I learned of an interesting and inspiring historical episode last week, when reading Brent Staples’ New York Times review of Ethan Michaeli’s book The Defender (about the Chicago newspaper of the same name, which was one the most prominent of the black newspapers in the mid-20th Century).
As Staples tells the story, John Sengstacke, who was The Defender‘s publisher and the president of the Negro Newspaper Publishers Association, had a meeting in 1942 with Francis Biddle, Franklin Roosevelt’s Attorney General. The black papers had been extremely critical of Roosevelt’s embrace of segregation in the military, which (as Staples puts it) “ratified racial apartheid in the South and introduced Jim Crow segregation into parts of the country where it had been unknown.” Here is Staples’ description of the meeting:
Sengstacke found Biddle in a conference room, sitting at a table across which was spread copies of black newspapers that included The Defender, The Courier and The Afro-American. Biddle said that the black papers were flirting with sedition and threatened to “shut them all up.” Sengstacke responded that the papers were within their rights and that because they had urged African-Americans to support the war, they had an obligation to tell those readers about federal policies that showed contempt for them. He then added: “You have the power to close us down. So if you want to close us, go ahead and attempt it.”
Biddle was stunned. He must have seen that shutting down the papers would entail a public fight and perhaps even riots in the streets. His tone changed from hostile to solicitous when Sengstacke complained about being unable to reach federal officials with reporting questions. Doors that had been closed began to open. In 1944, Roosevelt, who had kept his distance since taking office, invited the Negro press barons to the White House and turned on that thousand-watt smile. Three days afterward, the first Negro press reporter started work in the White House press corps.
In addition to being inspiring in its own right, Sengstacke’s approach to the Biddle’s threat reminded me of Hank Rearden’s approach when threatened by bureaucrats under unjust laws at several points during Atlas Shrugged. For example consider the following scene in which a representative of the State Science Institute attempts to pressure Rearden into selling them ten thousand tons of Rearden Metal for an undisclosed purpose:
“A sale,” said Rearden, slowly, “requires the seller’s consent.” He got up and walked to the window. “I’ll tell you what you can do.” He pointed to the siding where ingots of Rearden Metal were being loaded onto freight cars. “There’s Rearden Metal. Drive down there with your trucks—like any other looter, but without his risk, because I won’t shoot you, as you know I can’t—take as much of the Metal as you wish and go. Don’t try to send me payment. I won’t accept it. Don’t print out a check to me. It won’t be cashed. If you want that Metal, you have the guns to seize it. Go ahead.”
“Good God, Mr. Rearden, what would the public think!”
It was an instinctive, involuntary cry. The muscles of Rearden’s face moved briefly in a soundless laughter. Both of them had understood the implications of that cry. Rearden said evenly, in the grave, unstrained tone of finality, “You need my help to make it look like a sale—like a safe, just, moral transaction. I will not help you.”
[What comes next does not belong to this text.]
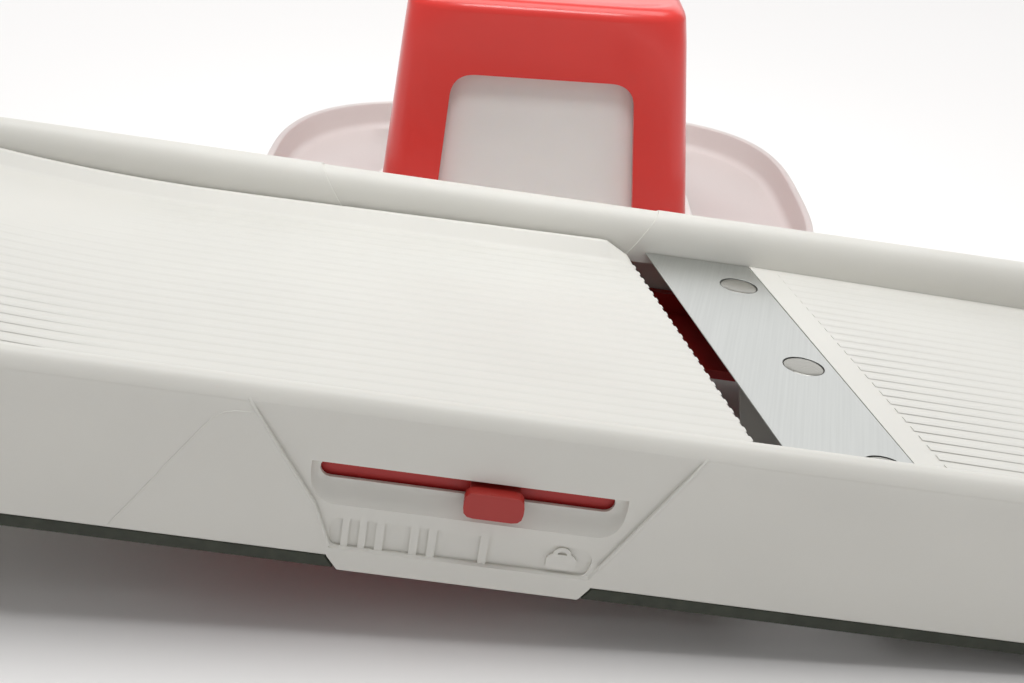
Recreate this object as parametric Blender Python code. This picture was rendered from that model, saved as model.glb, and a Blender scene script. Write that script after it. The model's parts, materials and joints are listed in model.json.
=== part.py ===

Rearden later makes explicit the premise on which he is acting. Injustice, to be sustained over time (especially on a societal level), requires on the sanction of victim — that is the victim’s participation in the pretense that his treatment is just. By withdrawing that sanction, the victim can expose the injustice and (in time) end it.
In Atlas Shrugged the once self-righteous villains turn timid and solicitous when the sanction of the victim is withdrawn. Critics often allege that heroes, villians, and conflicts such as Rand depicts cannot be found in the real world. But Biddle’s retreat in the face of Sengstacke’s intransigence is a perfect example of the moral phenomenon Rand describes. So is the eventual success of the Civil Rights Movement in dismantling the Jim Crow system. Rearden could be speaking for this movement when he says:
If you choose to deal with men by means of compulsion, do so. But you will discover that you need the voluntary co-operation of your victims, in many more ways than you can see at present. And your victims should discover that it is their own volition—which you cannot force—that makes you possible. I choose to be consistent and I will obey you in the manner you demand. Whatever you wish me to do, I will do it at the point of a gun. If you sentence me to jail, you will have to send armed men to carry me there–I will not volunteer to move. If you fine me, you will have to seize my property to collect the fine—I will not volunteer to pay it. If you believe that you have the right to force me—use your guns openly. I will not help you to disguise the nature of your action.